| 23 Views
Kota Sains Kreatif, Tapi Arah Masih Kapitalis

Oleh: Puspa Ratnaningsih
Bogor
Wali Kota Bogor baru-baru ini menemui Menteri Pariwisata dan Ekonomi Kreatif, membawa misi besar: memantapkan Bogor sebagai Kota Sains Kreatif. Gagasannya menarik seperti, mengedepankan sektor kuliner, kriya, dan fesyen sebagai penopang ekonomi baru. Sejak 2024, Bogor tak lagi bertumpu pada sektor jasa, melainkan melirik potensi kreatif yang bisa mendatangkan keuntungan lebih besar. Namun, jika ditelaah lebih dalam, arah pembangunan ini tetap tak lepas dari napas kapitalisme. Tujuannya masih soal cuan.
Alih-alih mengoptimalkan kekayaan agraris yang sudah jelas diwariskan secara geografis, seperti tanah subur, curah hujan tinggi, dan keberadaan pusat riset pertanian seperti IPB dan balai-balai penelitian, fokus malah diarahkan ke sektor dengan nilai jual tinggi di pasar global. Inilah logika kapitalisme: potensi wilayah bukan dilihat sebagai amanah, tapi komoditas. Cacat sistem ini bukan hanya terlihat dari pilihan arah pembangunan yang serampangan, tapi juga dari cara berpikir penguasa yang tak berpijak pada kebutuhan rakyat, melainkan pada permintaan pasar. Ketika tanah subur tak dimanfaatkan untuk ketahanan pangan nasional, tapi justru untuk memfasilitasi pasar gaya hidup, maka jelas siapa yang diuntungkan: pemilik modal, bukan rakyat.
Islam menawarkan solusi fundamental. Dalam Daulah Islam, wilayah diatur berdasarkan thabi’ah al-ardh (karakter asli tanah). Jika sebuah daerah cocok untuk pertanian, maka negara wajib menjadikannya wilayah agraris. Sebaliknya, jika cocok untuk industri atau pertahanan, maka perencanaan dibangun ke arah itu. Inilah politik pembangunan yang berbasis potensi riil, bukan kepentingan kapital. Contohnya, pada masa Kekhilafahan Abbasiyah, wilayah Sawad di Irak dijadikan lumbung pangan utama karena kesuburan tanahnya. Negara membangun irigasi, memperkuat infrastruktur pertanian, dan hasilnya bukan hanya swasembada, tapi juga ekspor pangan. Negara bertindak bukan untuk segelintir elit, tapi untuk seluruh umat.

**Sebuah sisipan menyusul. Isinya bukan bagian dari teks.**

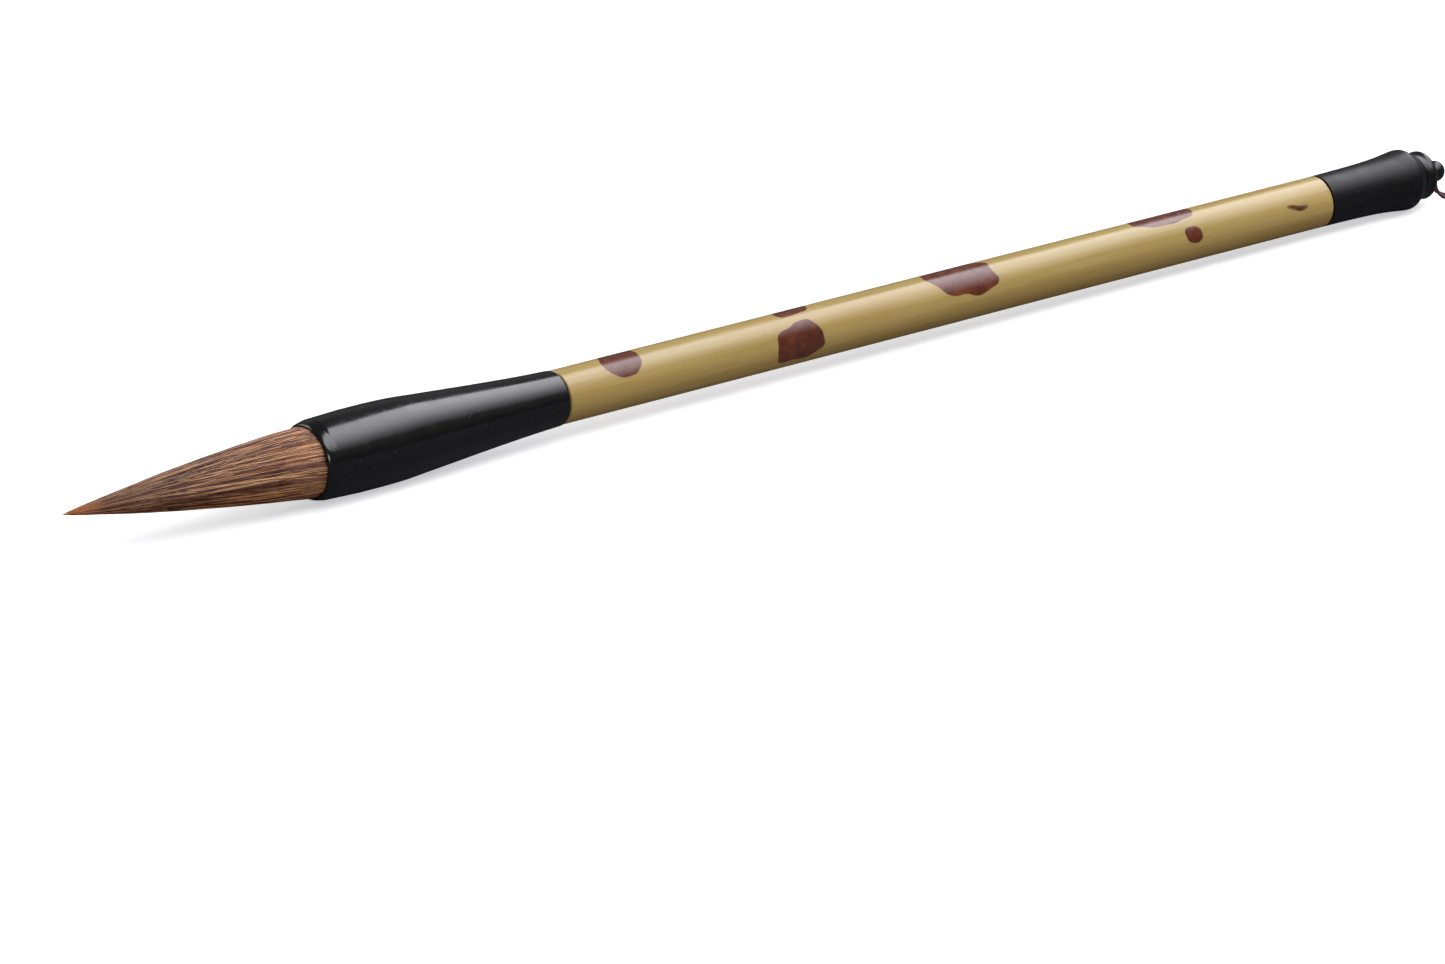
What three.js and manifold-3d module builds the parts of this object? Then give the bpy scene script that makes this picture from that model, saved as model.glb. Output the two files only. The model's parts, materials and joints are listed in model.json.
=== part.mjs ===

Jika Bogor ingin benar-benar jadi kota yang maju dan berkelanjutan, maka pembangunan tak bisa sekadar kreatif, tapi juga harus adil, visioner, dan bebas dari belenggu kapitalisme. Dan itu hanya bisa terwujud jika sistem yang digunakan bukan kapitalis, melainkan Islam yang kaffah.